* _OBJECTIVE_:
Quote exactly the lines between the line containing "What build123d script" and the line containing "large_hole_land = 3.05", counting those two lines as part of the range. Leave the rest out.

* _INFORMATION PROVIDED_:
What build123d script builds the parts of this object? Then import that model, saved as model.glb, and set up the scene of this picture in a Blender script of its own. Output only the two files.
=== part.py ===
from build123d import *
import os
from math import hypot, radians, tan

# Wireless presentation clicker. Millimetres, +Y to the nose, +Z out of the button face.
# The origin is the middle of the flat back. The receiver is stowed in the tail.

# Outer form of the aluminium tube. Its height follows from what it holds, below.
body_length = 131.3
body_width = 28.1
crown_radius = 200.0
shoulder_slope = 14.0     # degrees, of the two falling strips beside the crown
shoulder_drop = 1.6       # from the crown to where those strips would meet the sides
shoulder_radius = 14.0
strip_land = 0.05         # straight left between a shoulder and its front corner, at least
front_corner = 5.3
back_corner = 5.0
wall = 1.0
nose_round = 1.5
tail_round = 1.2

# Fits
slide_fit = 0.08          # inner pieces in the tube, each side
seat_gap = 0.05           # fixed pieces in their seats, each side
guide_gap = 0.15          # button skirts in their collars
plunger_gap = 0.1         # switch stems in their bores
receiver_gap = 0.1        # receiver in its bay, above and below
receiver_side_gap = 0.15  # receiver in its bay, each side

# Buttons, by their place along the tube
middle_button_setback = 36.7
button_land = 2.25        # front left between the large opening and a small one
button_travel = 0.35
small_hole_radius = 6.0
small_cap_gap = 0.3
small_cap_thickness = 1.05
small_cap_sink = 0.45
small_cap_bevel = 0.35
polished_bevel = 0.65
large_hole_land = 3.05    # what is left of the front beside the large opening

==

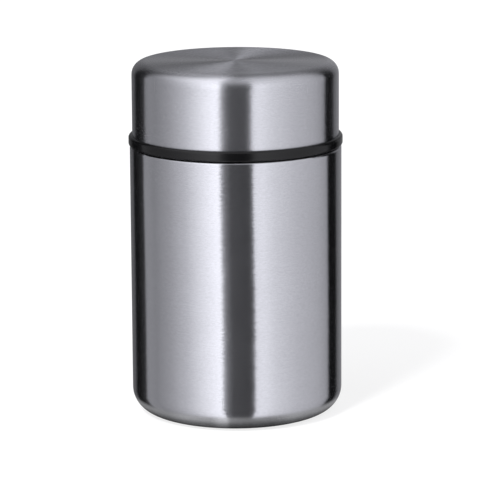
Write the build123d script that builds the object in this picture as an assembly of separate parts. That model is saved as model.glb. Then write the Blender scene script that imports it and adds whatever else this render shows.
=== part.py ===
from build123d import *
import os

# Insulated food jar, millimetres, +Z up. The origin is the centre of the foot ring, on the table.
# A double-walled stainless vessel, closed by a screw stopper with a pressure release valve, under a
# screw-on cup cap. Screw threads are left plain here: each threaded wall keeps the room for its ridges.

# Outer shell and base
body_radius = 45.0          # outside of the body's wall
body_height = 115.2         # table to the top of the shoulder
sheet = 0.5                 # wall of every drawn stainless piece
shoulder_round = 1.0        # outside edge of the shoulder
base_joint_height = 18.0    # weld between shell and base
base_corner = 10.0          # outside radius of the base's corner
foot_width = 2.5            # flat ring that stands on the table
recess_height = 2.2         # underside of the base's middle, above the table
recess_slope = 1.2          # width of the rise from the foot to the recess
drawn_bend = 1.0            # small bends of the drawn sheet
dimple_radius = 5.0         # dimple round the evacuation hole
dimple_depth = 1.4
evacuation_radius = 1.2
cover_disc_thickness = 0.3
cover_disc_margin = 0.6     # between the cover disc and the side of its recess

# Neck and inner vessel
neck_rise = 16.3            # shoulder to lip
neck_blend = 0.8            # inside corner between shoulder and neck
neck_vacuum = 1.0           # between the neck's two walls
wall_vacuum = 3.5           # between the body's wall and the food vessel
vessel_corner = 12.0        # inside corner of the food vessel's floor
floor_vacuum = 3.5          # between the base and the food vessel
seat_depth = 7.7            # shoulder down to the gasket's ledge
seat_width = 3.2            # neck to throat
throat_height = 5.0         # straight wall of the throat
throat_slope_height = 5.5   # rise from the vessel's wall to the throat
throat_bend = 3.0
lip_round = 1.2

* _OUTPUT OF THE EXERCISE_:
What build123d script builds the parts of this object? Then import that model, saved as model.glb, and set up the scene of this picture in a Blender script of its own. Output only the two files.
=== part.py ===
from build123d import *
import os
from math import hypot, radians, tan

# Wireless presentation clicker. Millimetres, +Y to the nose, +Z out of the button face.
# The origin is the middle of the flat back. The receiver is stowed in the tail.

# Outer form of the aluminium tube. Its height follows from what it holds, below.
body_length = 131.3
body_width = 28.1
crown_radius = 200.0
shoulder_slope = 14.0     # degrees, of the two falling strips beside the crown
shoulder_drop = 1.6       # from the crown to where those strips would meet the sides
shoulder_radius = 14.0
strip_land = 0.05         # straight left between a shoulder and its front corner, at least
front_corner = 5.3
back_corner = 5.0
wall = 1.0
nose_round = 1.5
tail_round = 1.2

# Fits
slide_fit = 0.08          # inner pieces in the tube, each side
seat_gap = 0.05           # fixed pieces in their seats, each side
guide_gap = 0.15          # button skirts in their collars
plunger_gap = 0.1         # switch stems in their bores
receiver_gap = 0.1        # receiver in its bay, above and below
receiver_side_gap = 0.15  # receiver in its bay, each side

# Buttons, by their place along the tube
middle_button_setback = 36.7
button_land = 2.25        # front left between the large opening and a small one
button_travel = 0.35
small_hole_radius = 6.0
small_cap_gap = 0.3
small_cap_thickness = 1.05
small_cap_sink = 0.45
small_cap_bevel = 0.35
polished_bevel = 0.65
large_hole_land = 3.05    # what is left of the front beside the large opening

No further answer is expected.